Task objective: All entries must be extracted exactly, with nothing added or dropped.

━━ Information shown

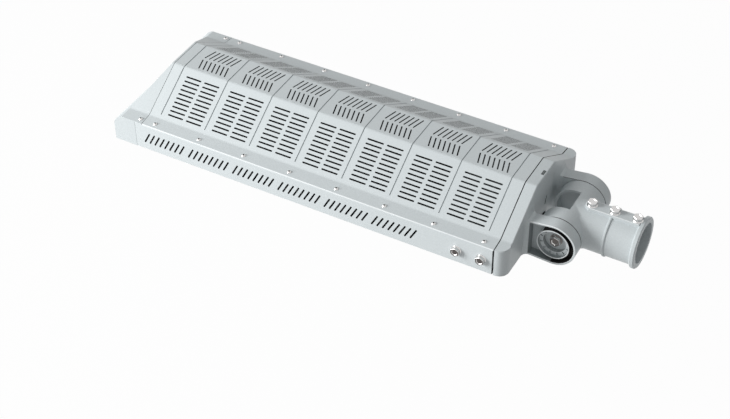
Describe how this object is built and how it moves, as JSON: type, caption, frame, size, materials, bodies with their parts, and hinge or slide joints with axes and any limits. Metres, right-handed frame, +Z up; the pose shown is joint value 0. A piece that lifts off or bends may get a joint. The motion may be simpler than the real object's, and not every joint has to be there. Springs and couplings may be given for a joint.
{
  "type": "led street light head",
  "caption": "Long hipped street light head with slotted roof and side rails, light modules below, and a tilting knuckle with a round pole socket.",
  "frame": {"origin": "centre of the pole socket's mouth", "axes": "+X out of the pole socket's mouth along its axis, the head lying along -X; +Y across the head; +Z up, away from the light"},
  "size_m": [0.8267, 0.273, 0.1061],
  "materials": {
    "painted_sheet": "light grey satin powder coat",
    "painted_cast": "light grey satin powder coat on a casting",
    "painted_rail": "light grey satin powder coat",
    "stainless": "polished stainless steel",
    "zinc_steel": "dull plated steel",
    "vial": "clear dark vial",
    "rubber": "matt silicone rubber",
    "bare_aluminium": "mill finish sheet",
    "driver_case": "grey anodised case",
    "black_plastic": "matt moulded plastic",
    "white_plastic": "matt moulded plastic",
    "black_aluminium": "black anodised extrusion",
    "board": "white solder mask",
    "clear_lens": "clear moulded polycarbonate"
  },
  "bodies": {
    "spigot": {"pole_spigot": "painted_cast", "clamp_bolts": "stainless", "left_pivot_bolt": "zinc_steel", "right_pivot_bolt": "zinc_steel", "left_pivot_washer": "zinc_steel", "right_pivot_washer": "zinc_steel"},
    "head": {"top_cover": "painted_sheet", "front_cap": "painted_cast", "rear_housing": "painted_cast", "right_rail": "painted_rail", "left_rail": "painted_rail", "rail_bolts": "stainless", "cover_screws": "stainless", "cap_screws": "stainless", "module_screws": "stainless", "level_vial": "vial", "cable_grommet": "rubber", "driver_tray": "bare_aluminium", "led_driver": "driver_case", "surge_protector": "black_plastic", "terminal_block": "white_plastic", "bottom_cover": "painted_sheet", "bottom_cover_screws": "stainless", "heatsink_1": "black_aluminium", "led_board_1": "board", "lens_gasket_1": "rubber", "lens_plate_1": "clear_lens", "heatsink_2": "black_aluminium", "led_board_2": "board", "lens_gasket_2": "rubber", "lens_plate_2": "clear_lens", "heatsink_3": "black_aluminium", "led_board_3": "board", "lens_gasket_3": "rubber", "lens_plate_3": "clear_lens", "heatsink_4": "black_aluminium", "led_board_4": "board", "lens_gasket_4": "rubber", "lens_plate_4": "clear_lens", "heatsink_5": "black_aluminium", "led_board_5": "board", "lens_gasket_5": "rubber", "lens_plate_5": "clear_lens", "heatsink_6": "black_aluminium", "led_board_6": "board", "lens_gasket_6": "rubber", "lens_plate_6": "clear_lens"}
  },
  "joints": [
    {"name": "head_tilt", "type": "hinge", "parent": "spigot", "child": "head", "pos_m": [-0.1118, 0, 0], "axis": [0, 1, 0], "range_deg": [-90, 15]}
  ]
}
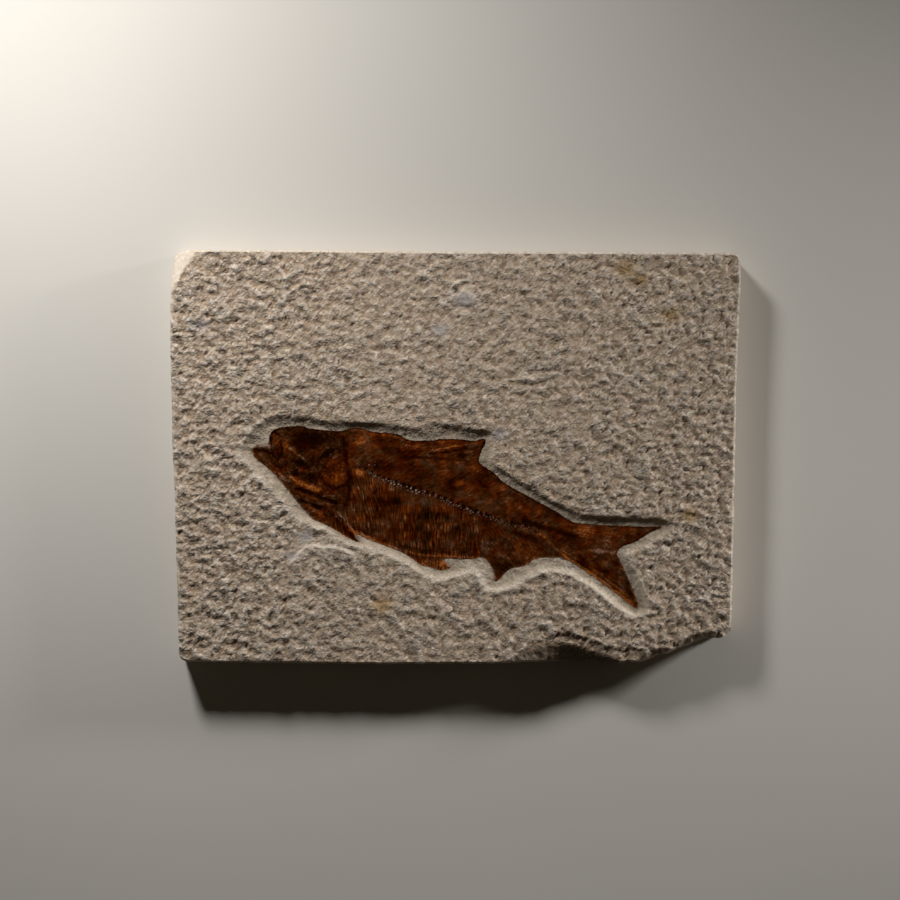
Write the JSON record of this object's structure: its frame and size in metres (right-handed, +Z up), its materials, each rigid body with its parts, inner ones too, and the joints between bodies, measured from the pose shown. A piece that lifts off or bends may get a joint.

━━━━

Full output:
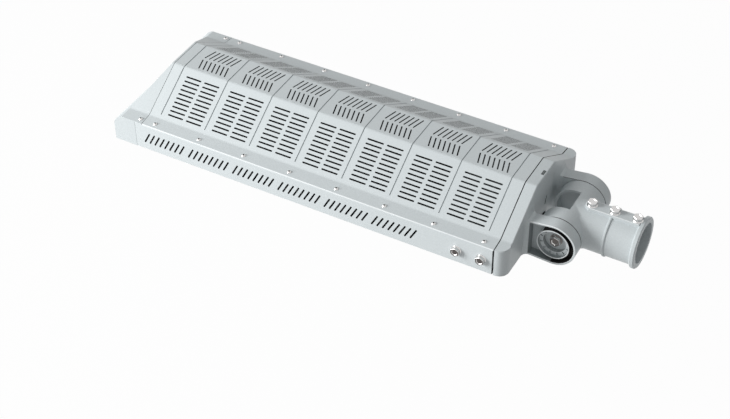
Describe how this object is built and how it moves, as JSON: type, caption, frame, size, materials, bodies with their parts, and hinge or slide joints with axes and any limits. Metres, right-handed frame, +Z up; the pose shown is joint value 0. A piece that lifts off or bends may get a joint. The motion may be simpler than the real object's, and not every joint has to be there. Springs and couplings may be given for a joint.
{
  "type": "led street light head",
  "caption": "Long hipped street light head with slotted roof and side rails, light modules below, and a tilting knuckle with a round pole socket.",
  "frame": {"origin": "centre of the pole socket's mouth", "axes": "+X out of the pole socket's mouth along its axis, the head lying along -X; +Y across the head; +Z up, away from the light"},
  "size_m": [0.8267, 0.273, 0.1061],
  "materials": {
    "painted_sheet": "light grey satin powder coat",
    "painted_cast": "light grey satin powder coat on a casting",
    "painted_rail": "light grey satin powder coat",
    "stainless": "polished stainless steel",
    "zinc_steel": "dull plated steel",
    "vial": "clear dark vial",
    "rubber": "matt silicone rubber",
    "bare_aluminium": "mill finish sheet",
    "driver_case": "grey anodised case",
    "black_plastic": "matt moulded plastic",
    "white_plastic": "matt moulded plastic",
    "black_aluminium": "black anodised extrusion",
    "board": "white solder mask",
    "clear_lens": "clear moulded polycarbonate"
  },
  "bodies": {
    "spigot": {"pole_spigot": "painted_cast", "clamp_bolts": "stainless", "left_pivot_bolt": "zinc_steel", "right_pivot_bolt": "zinc_steel", "left_pivot_washer": "zinc_steel", "right_pivot_washer": "zinc_steel"},
    "head": {"top_cover": "painted_sheet", "front_cap": "painted_cast", "rear_housing": "painted_cast", "right_rail": "painted_rail", "left_rail": "painted_rail", "rail_bolts": "stainless", "cover_screws": "stainless", "cap_screws": "stainless", "module_screws": "stainless", "level_vial": "vial", "cable_grommet": "rubber", "driver_tray": "bare_aluminium", "led_driver": "driver_case", "surge_protector": "black_plastic", "terminal_block": "white_plastic", "bottom_cover": "painted_sheet", "bottom_cover_screws": "stainless", "heatsink_1": "black_aluminium", "led_board_1": "board", "lens_gasket_1": "rubber", "lens_plate_1": "clear_lens", "heatsink_2": "black_aluminium", "led_board_2": "board", "lens_gasket_2": "rubber", "lens_plate_2": "clear_lens", "heatsink_3": "black_aluminium", "led_board_3": "board", "lens_gasket_3": "rubber", "lens_plate_3": "clear_lens", "heatsink_4": "black_aluminium", "led_board_4": "board", "lens_gasket_4": "rubber", "lens_plate_4": "clear_lens", "heatsink_5": "black_aluminium", "led_board_5": "board", "lens_gasket_5": "rubber", "lens_plate_5": "clear_lens", "heatsink_6": "black_aluminium", "led_board_6": "board", "lens_gasket_6": "rubber", "lens_plate_6": "clear_lens"}
  },
  "joints": [
    {"name": "head_tilt", "type": "hinge", "parent": "spigot", "child": "head", "pos_m": [-0.1118, 0, 0], "axis": [0, 1, 0], "range_deg": [-90, 15]}
  ]
}
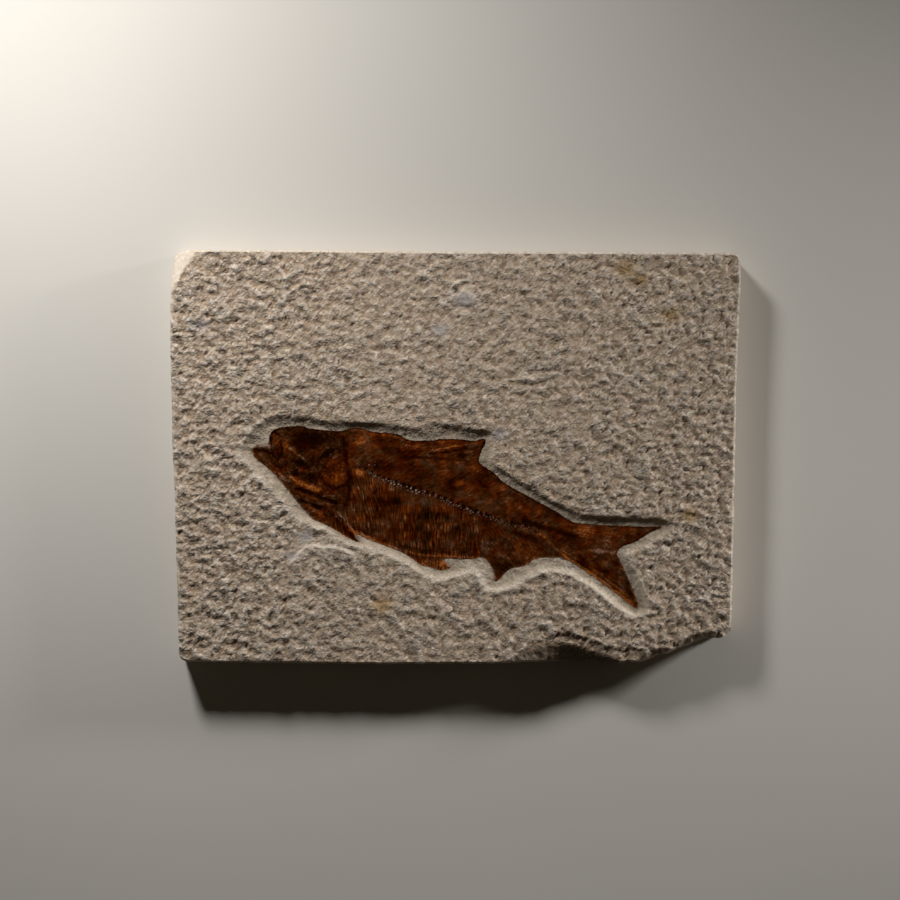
Write the JSON record of this object's structure: its frame and size in metres (right-handed, +Z up), its materials, each rigid body with its parts, inner ones too, and the joints between bodies, measured from the pose shown. A piece that lifts off or bends may get a joint.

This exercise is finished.